_Records supplied_:

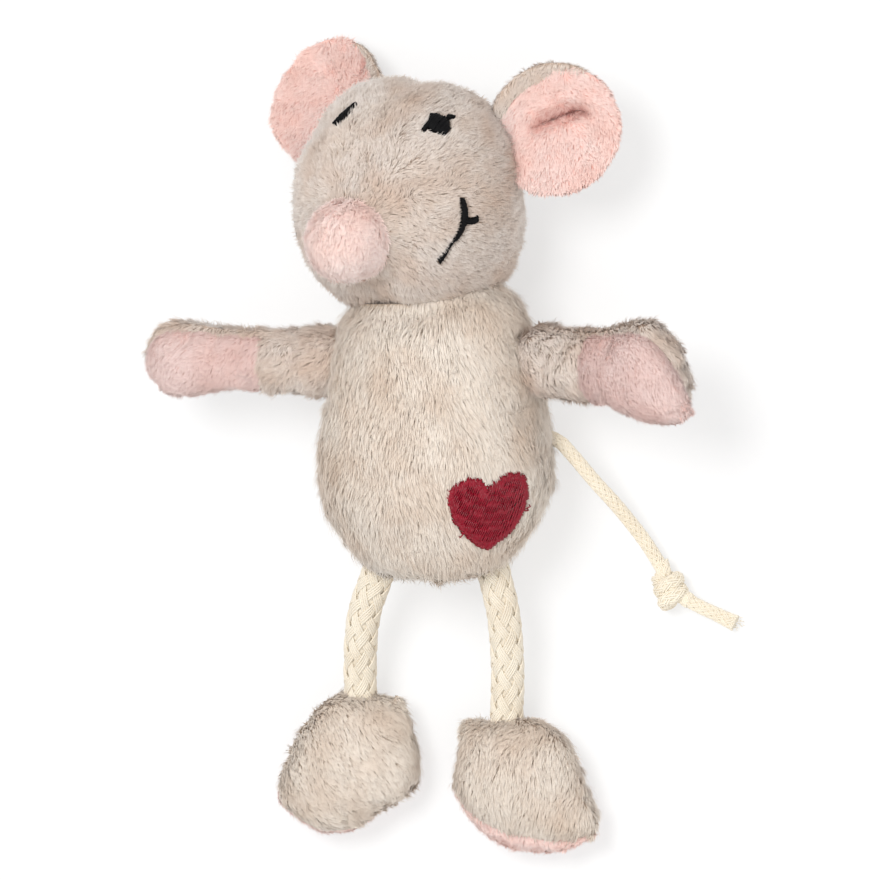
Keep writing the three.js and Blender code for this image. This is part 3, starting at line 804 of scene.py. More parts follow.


# %% [markdown]
# ## Plush pile
#
# Pile is thousands of fine fibres knitted into the backing, and handling gathers them into small locks
# that lie one way. Hair particles would be the quick way, but they can't be measured or printed, so each
# lock of fibres is a thin bent blade here. A blade leaves the backing steeply and lies over along the
# nap. Neighbours lean together, and a slow ripple turns the nap a little from place to place, which
# gives the partings that the real plush shows.
#
# Each blade keeps two numbers in a map: how light it is, and how far from its root a point lies. The
# material reads its colour from them.

# %% Grow pile on a panel
STRAND_MAP = "OFBake"
RING = np.array(((-0.5, 0.0), (0.0, 0.28), (0.5, 0.0)))  # a blade's section, across and up, by its width
SOFTNESS = 0.9  # how far a blade is lit like the whole surface rather than like a blade
ROOT_UNDER = 0.15  # how far a blade starts under the backing's surface
LENGTH_CHANGE = 0.22  # how much the pile's length changes from place to place, and how much its rise does
RISE_CHANGE = 0.3
RISE_SPREAD = 5  # degrees, from blade to blade
FUZZ_RISE = 20  # a stray fibre stands up by so much more, and is longer, thinner and lighter
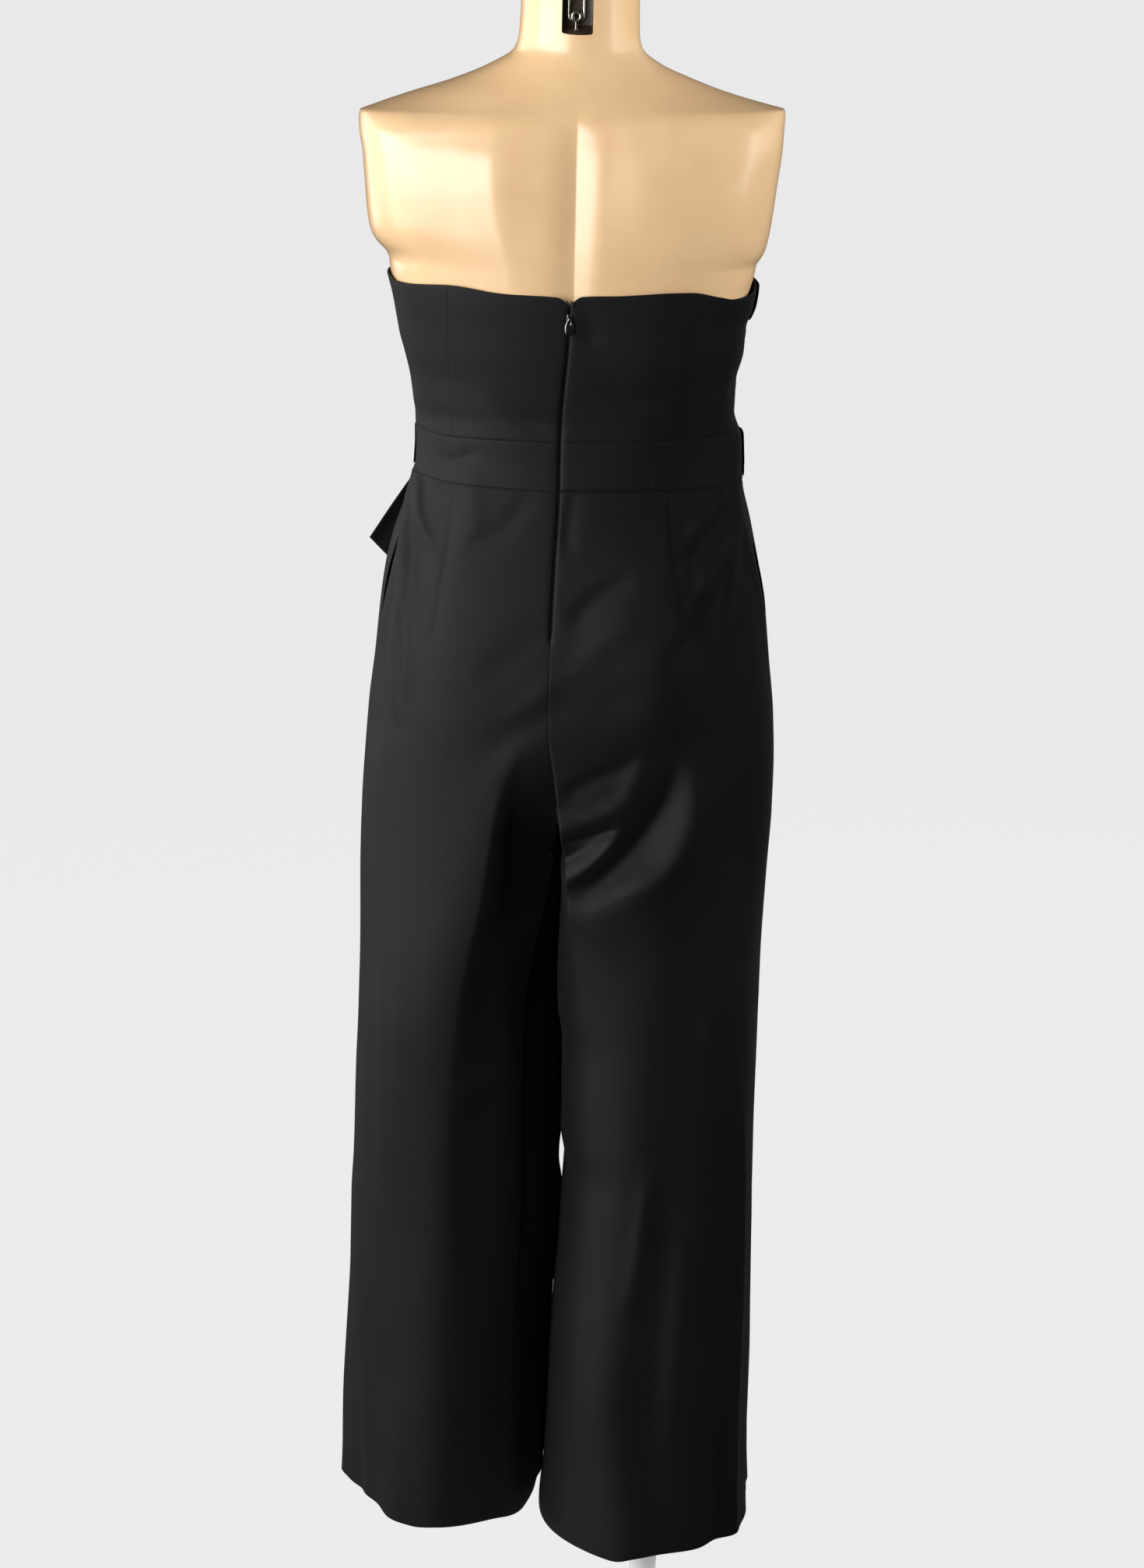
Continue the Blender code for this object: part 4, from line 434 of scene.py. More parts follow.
# The tail that hangs down the front: middle line, half width and how far it stands off the body.
FRONT_TAIL = [
    {"x": 72, "z": 1180, "half_width": 10, "out": 4.7},
    {"x": 73, "z": 1166, "half_width": 13, "out": 4.7},
    {"x": 74, "z": 1150, "half_width": 17, "out": 4.9},
    {"x": 75, "z": 1120, "half_width": 22, "out": 5.6},
    {"x": 77, "z": 1085, "half_width": 25, "out": 6.2},
    {"x": 79, "z": 1050, "half_width": 26, "out": 6.6},
    {"x": 80, "z": 1015, "half_width": 26, "out": 6.8},
]
SASH_GAP = 0.5 * MM             # between the sash and the waistband under it
DRAPE_CLEAR = 2.0 * MM          # the turned-over edge clears the highest drape fold by this
FRONT_TAIL_SLANT = 0.35         # the cut end rises by this share towards its outer edge
# The sash stands off the waistband, most at the right side.
SASH_STAND = Table("turn out", [
    (90, 0.0), (110, 0.4), (141, 1.0), (180, 1.6), (220, 3.4), (245, 2.4), (262, 0.6), (270, 0.2),
], plain=("turn",))
# The turned-over front neckline stands off the bodice.
CUFF_STAND = Table("turn out", [(90, 0.1), (120, 0.5), (180, 1.0), (240, 1.4), (270, 0.5)], plain=("turn",))
# The left leg's inner half falls away from the seat: from where, over what width and how deep.
INNER_FALL = Table("height start depth", [
    (300, 102, 0), (400, 100, 4), (480, 99, 9), (580, 97, 16), (680, 91, 26), (740, 82, 36), (790, 71, 46),
    (830, 65, 50), (860, 61, 44), (882, 58, 24), (905, 52, 9), (925, 45, 2.5), (942, 40, 0),
])
FORM_FALL = 20 * MM             # how deep at most the form's underside follows the fall
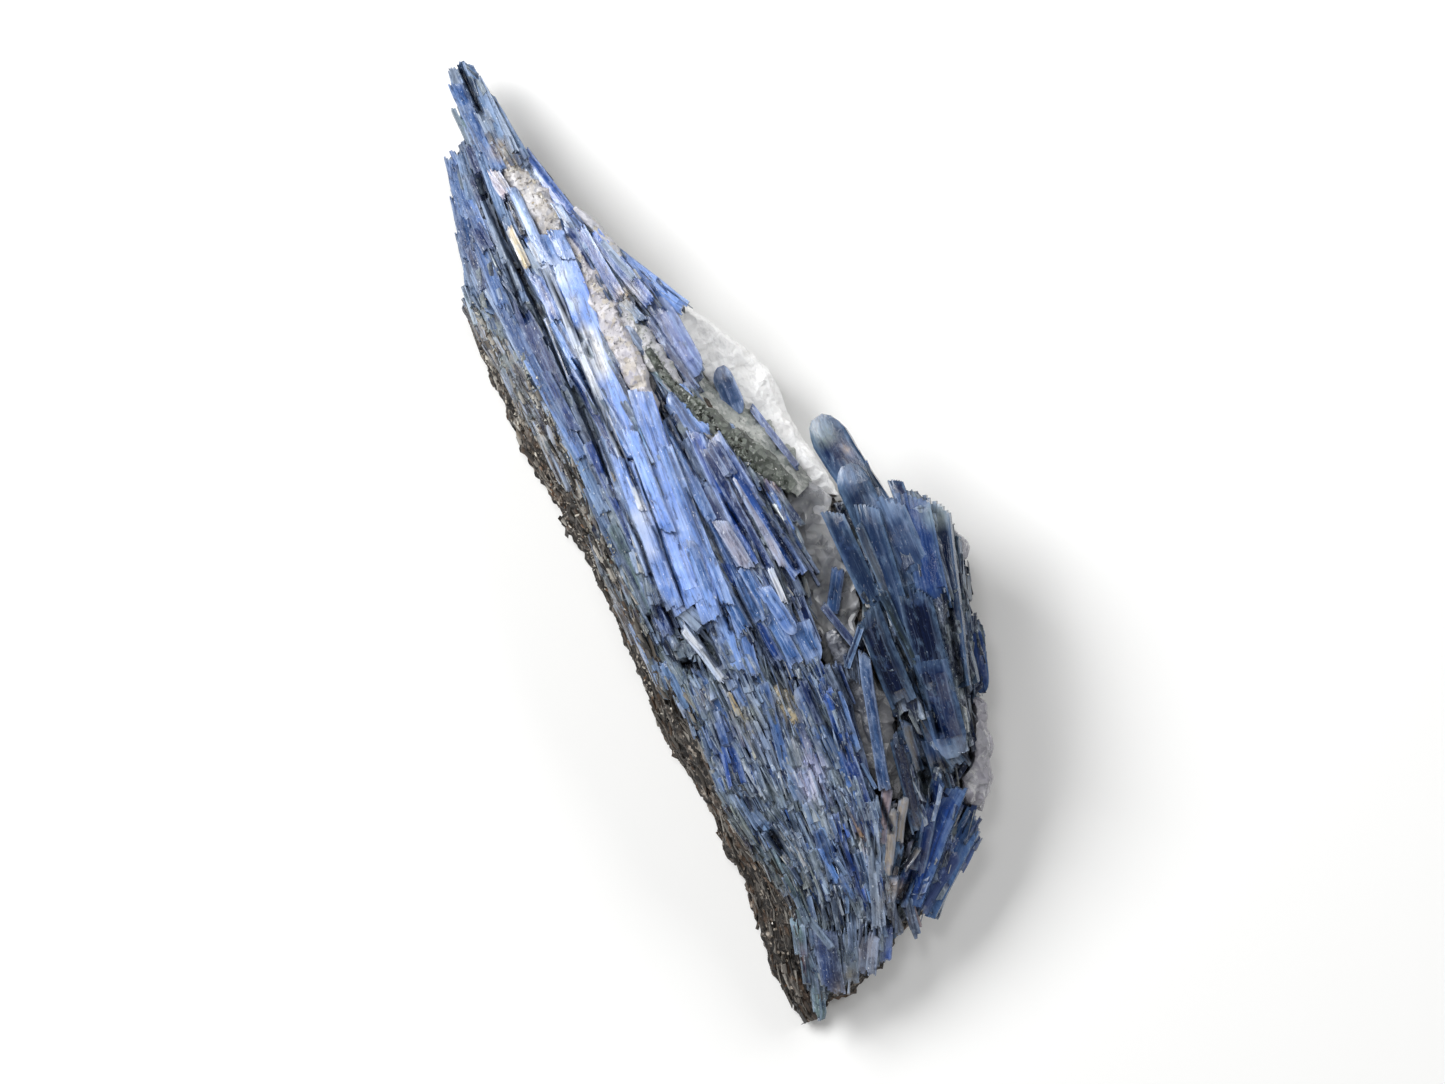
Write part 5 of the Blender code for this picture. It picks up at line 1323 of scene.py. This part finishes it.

_To do_:
Copy every line of the records word for word.

_Result of the exercise_:
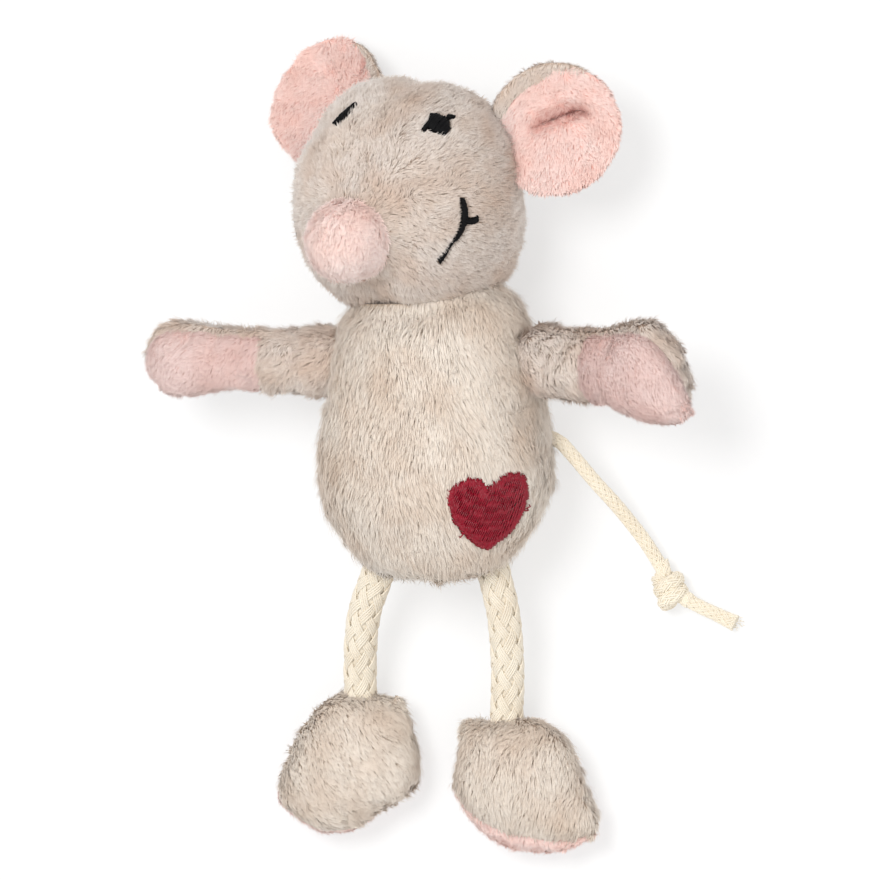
Keep writing the three.js and Blender code for this image. This is part 3, starting at line 804 of scene.py. More parts follow.


# %% [markdown]
# ## Plush pile
#
# Pile is thousands of fine fibres knitted into the backing, and handling gathers them into small locks
# that lie one way. Hair particles would be the quick way, but they can't be measured or printed, so each
# lock of fibres is a thin bent blade here. A blade leaves the backing steeply and lies over along the
# nap. Neighbours lean together, and a slow ripple turns the nap a little from place to place, which
# gives the partings that the real plush shows.
#
# Each blade keeps two numbers in a map: how light it is, and how far from its root a point lies. The
# material reads its colour from them.

# %% Grow pile on a panel
STRAND_MAP = "OFBake"
RING = np.array(((-0.5, 0.0), (0.0, 0.28), (0.5, 0.0)))  # a blade's section, across and up, by its width
SOFTNESS = 0.9  # how far a blade is lit like the whole surface rather than like a blade
ROOT_UNDER = 0.15  # how far a blade starts under the backing's surface
LENGTH_CHANGE = 0.22  # how much the pile's length changes from place to place, and how much its rise does
RISE_CHANGE = 0.3
RISE_SPREAD = 5  # degrees, from blade to blade
FUZZ_RISE = 20  # a stray fibre stands up by so much more, and is longer, thinner and lighter
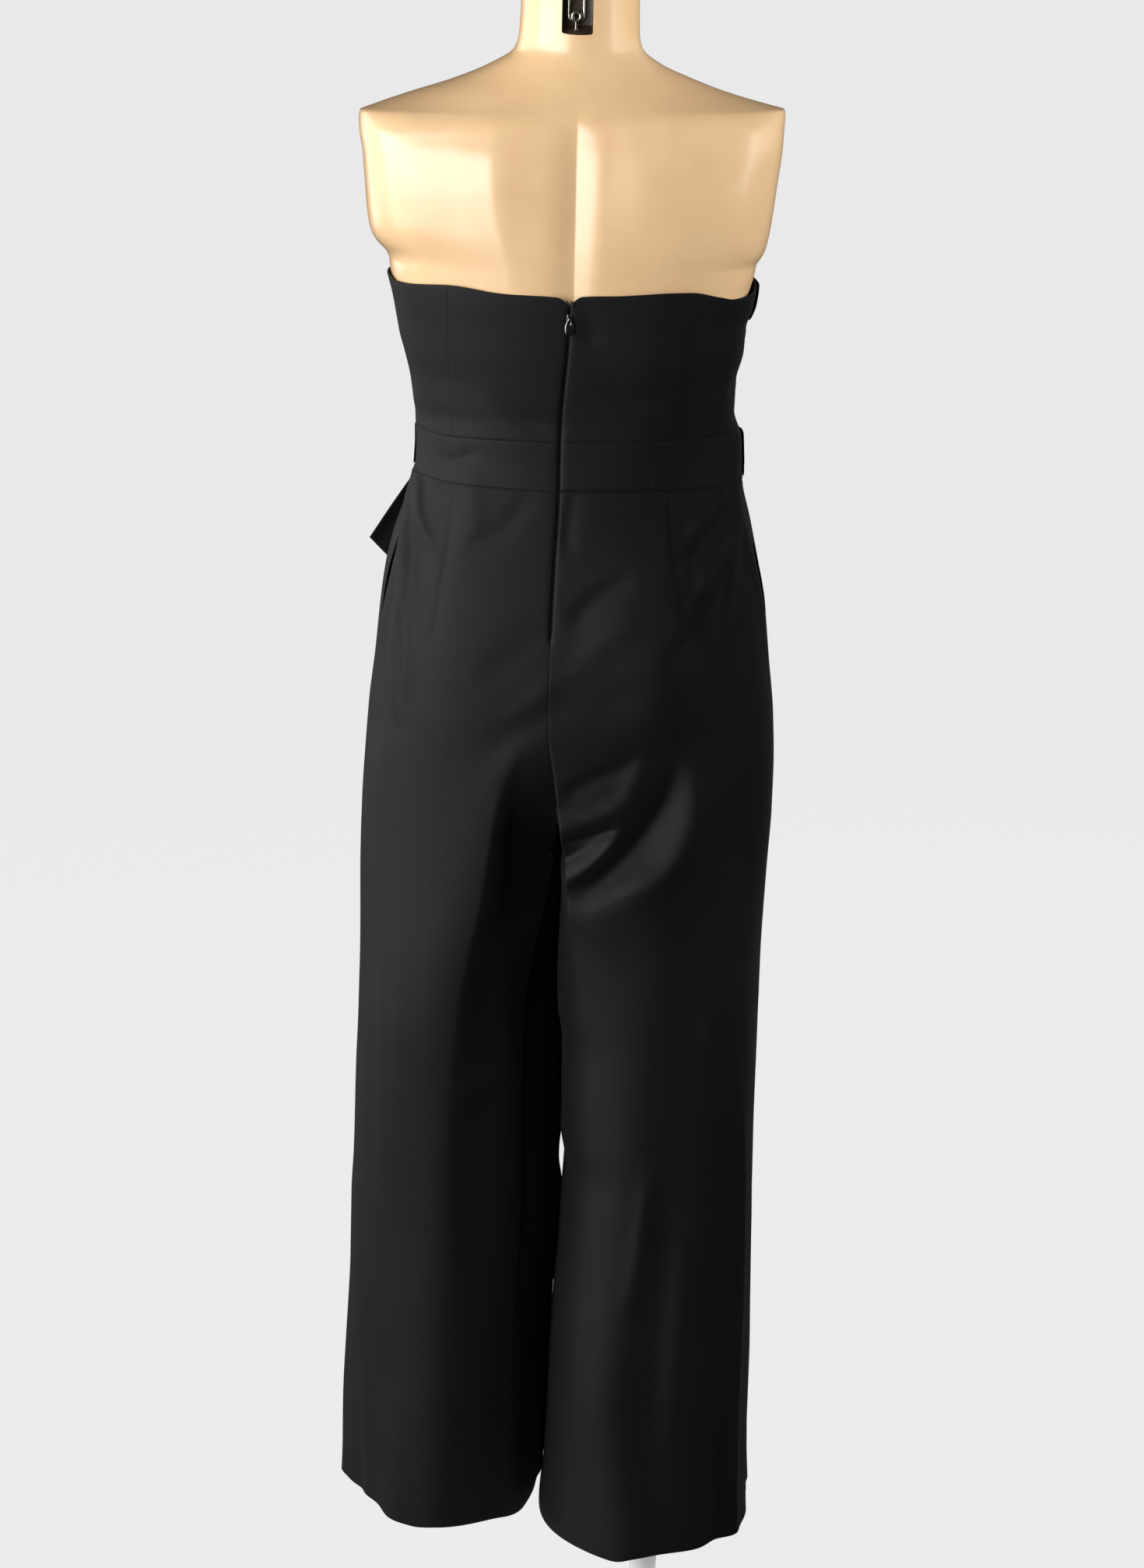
Continue the Blender code for this object: part 4, from line 434 of scene.py. More parts follow.
# The tail that hangs down the front: middle line, half width and how far it stands off the body.
FRONT_TAIL = [
    {"x": 72, "z": 1180, "half_width": 10, "out": 4.7},
    {"x": 73, "z": 1166, "half_width": 13, "out": 4.7},
    {"x": 74, "z": 1150, "half_width": 17, "out": 4.9},
    {"x": 75, "z": 1120, "half_width": 22, "out": 5.6},
    {"x": 77, "z": 1085, "half_width": 25, "out": 6.2},
    {"x": 79, "z": 1050, "half_width": 26, "out": 6.6},
    {"x": 80, "z": 1015, "half_width": 26, "out": 6.8},
]
SASH_GAP = 0.5 * MM             # between the sash and the waistband under it
DRAPE_CLEAR = 2.0 * MM          # the turned-over edge clears the highest drape fold by this
FRONT_TAIL_SLANT = 0.35         # the cut end rises by this share towards its outer edge
# The sash stands off the waistband, most at the right side.
SASH_STAND = Table("turn out", [
    (90, 0.0), (110, 0.4), (141, 1.0), (180, 1.6), (220, 3.4), (245, 2.4), (262, 0.6), (270, 0.2),
], plain=("turn",))
# The turned-over front neckline stands off the bodice.
CUFF_STAND = Table("turn out", [(90, 0.1), (120, 0.5), (180, 1.0), (240, 1.4), (270, 0.5)], plain=("turn",))
# The left leg's inner half falls away from the seat: from where, over what width and how deep.
INNER_FALL = Table("height start depth", [
    (300, 102, 0), (400, 100, 4), (480, 99, 9), (580, 97, 16), (680, 91, 26), (740, 82, 36), (790, 71, 46),
    (830, 65, 50), (860, 61, 44), (882, 58, 24), (905, 52, 9), (925, 45, 2.5), (942, 40, 0),
])
FORM_FALL = 20 * MM             # how deep at most the form's underside follows the fall
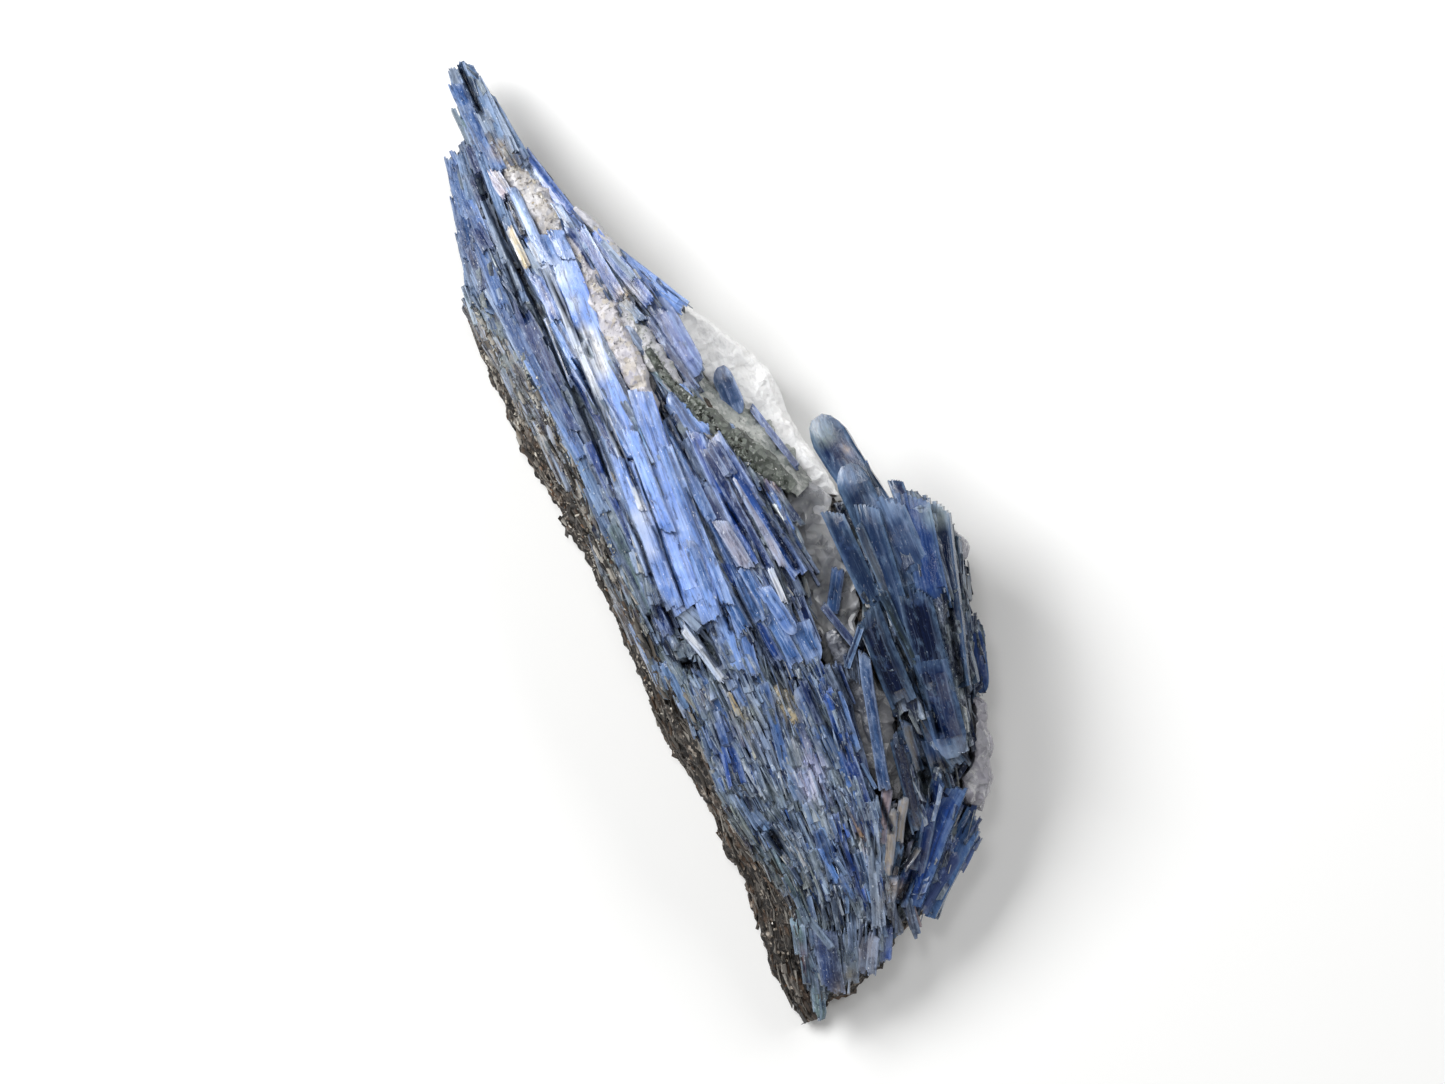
Write part 5 of the Blender code for this picture. It picks up at line 1323 of scene.py. This part finishes it.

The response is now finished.